Regardless of whether I'm writing infrastructure code or not, I tend to NOT do TDD when I am trying to figure out how to do something. Like determining which APIs to call and how to call them. How can I test for outcomes when I have no idea what they look like. I might not know what registry tree to scan or even if the point of automation is controlled at all by the registry.

Well with infrastructure code I find myself in more scenarios where I start off having no idea how to do something and the code is a journey of figuring this out. So I'm probably not writing unit tests until I figure this out. But when I can, I still love TDD. I've done lots of infrastructure TDD. Really does not matter what the domain is, I love the red, green, refactor workflow.

If you can't test first, test ASAP

So maybe writing tests first in some cases does not make sense as you hammer out just how things work. Once you do figure tings out either refactor what you have with tests first or fill in with tests after the initial implementation. Another law I have found to equally apply to all code is that the longer you delay writing the tests, the more difficult (or impossible) it is to write the tests. Some code is easy to test and some is not. When you are coding with the explicit intention of writing tests, you are motivated to make sure things are testable.

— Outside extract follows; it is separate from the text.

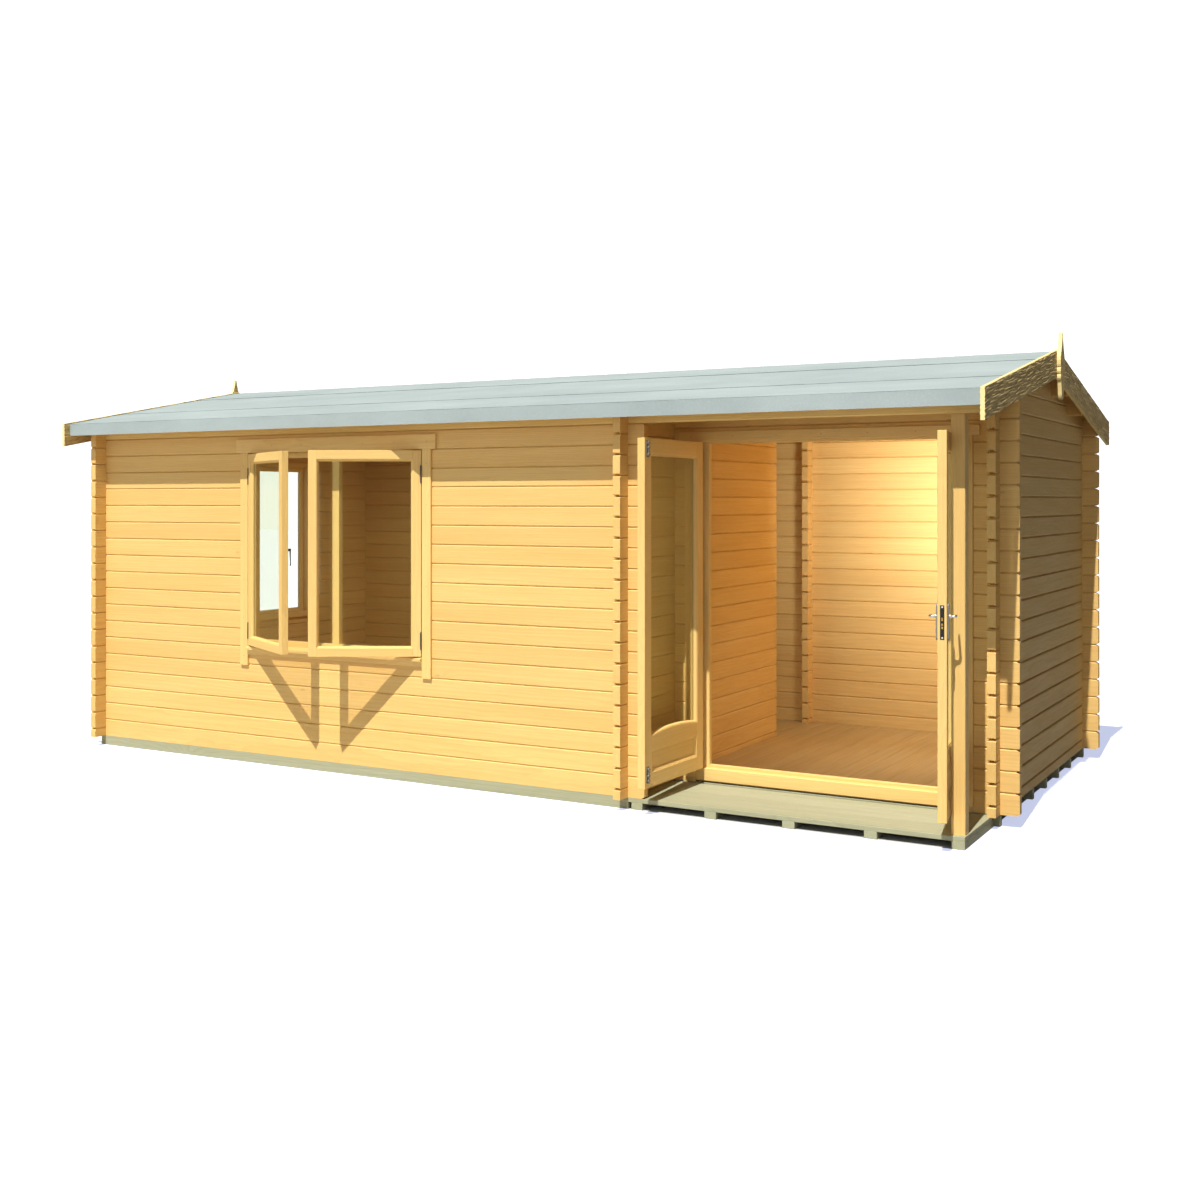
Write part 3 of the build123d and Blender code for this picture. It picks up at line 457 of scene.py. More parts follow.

This tends to also have some nice side effects of breaking down the code into smaller decoupled components because its a pain in the but to test monoliths.

When do we NOT write tests

I don't think the answer is never. However, too often than not "throw away code" is not thrown away. Instead it grows and grows. What started as a personal utility script gets committed to source control, distributed with our app and depended on by customers. So I think we just need to be cautious to identify these inflection points as soon as possible when our "one-off" script becomes a core routine of our infrastructure.